Cheryl Strayed (Image Credit: Joni Kabana)
Dear Cheryl Strayed,
I don’t think I’ll ever forget the moment I finished reading your memoir, Wild. Partly because I sat on a plane in-between two large men, sobbing into the sleeves of my sweater while dodging looks of concerned passengers that seemed to say “get this psycho off our flight.” But mostly because your story, above anything else I’ve ever read, captures exactly what it’s like to be human. For many writers, that’s the ultimate dream, and, well, Cheryl Strayed, you nailed it. You presented yourself to the world in the most real and vulnerable light. You are the warrior of love. Your spirit is etched on each page, and your story will transcend generations. Because you told the story so many of us are living each day, women and men around the world no longer feel ashamed of their messy, complicated, so very human life.
When I first finished reading your book, I’m almost ashamed to admit, I was hesitant to share it with others. I felt like you had let me in on a big secret. In my mind, we had become good friends. To share the memoir with my peers meant we no longer shared this secret understanding of one another. Do I sound crazy yet? Probably. But I’m sure you would be happy to know my selfish possessiveness over you and your story was short lived. I’ve passed my copy of Wild around to friends, family and the like. My second copy sits on my nightstand, and, yes, I’ve also downloaded the Kindle version. I practically preach your words like they’re my own. And maybe that’s because, although I’ve never hiked the Pacific Crest Trail, your story feels like my story, and I know I’m not alone. To know debilitating loss, unconditional love, darkness, lightness, wholeness, rawness, complication, hope, forgiveness, and strength are, in a way, the stories we all live. The lessons you learned within each step you took along the trail are very much so the lessons each of us can learn from as we walk along the messy journey known as life.
TDQ readers, if you haven’t read Wild yet, here’s a sneak peak at the words of Strayed. I wouldn’t make a promise I can’t keep, and I can promise you her story will move you. There’s also a good chance you might find a little bit of your story hidden within each page.
“I knew that if I allowed fear to overtake me, my journey was doomed. Fear, to a great extent, is born of a story we tell ourselves, and so I chose to tell myself a different story.”
“I’m a free-spirit who never had the balls to be free.”
“Alone had always felt like an actual place to me, as if it weren’t a state of being, but rather a room where I could retreat to be who I really was.”

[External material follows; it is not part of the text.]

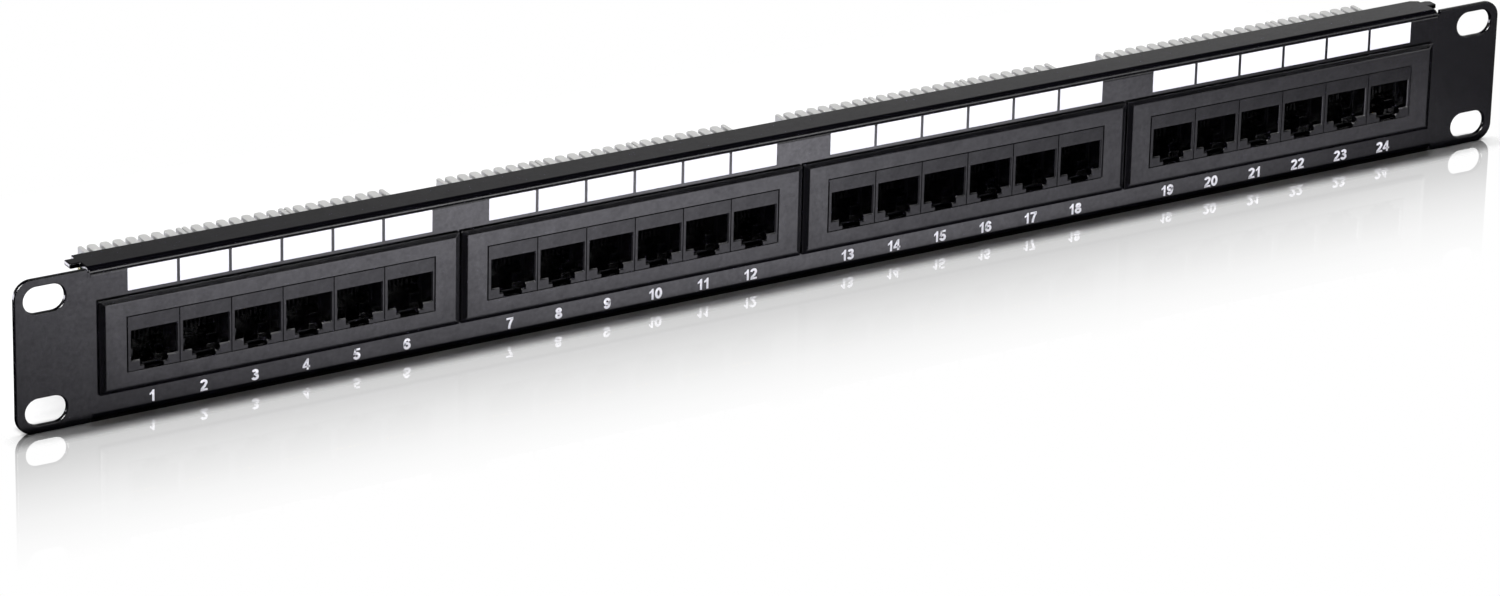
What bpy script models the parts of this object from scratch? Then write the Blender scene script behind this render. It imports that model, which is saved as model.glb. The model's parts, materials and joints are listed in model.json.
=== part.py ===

“How wild it was, to let it be.”
“Fear begets fear. Power begets power. I willed myself to beget power. And it wasn’t long before I actually wasn’t afraid.”
Cheryl Strayed, Wild: From Lost to Found on the Pacific Crest Trail
Strayed is also the author of best-selling advice column collection, Tiny Beautiful Things and a novel, Torch. She currently resides in Portland Oregon with her husband and children.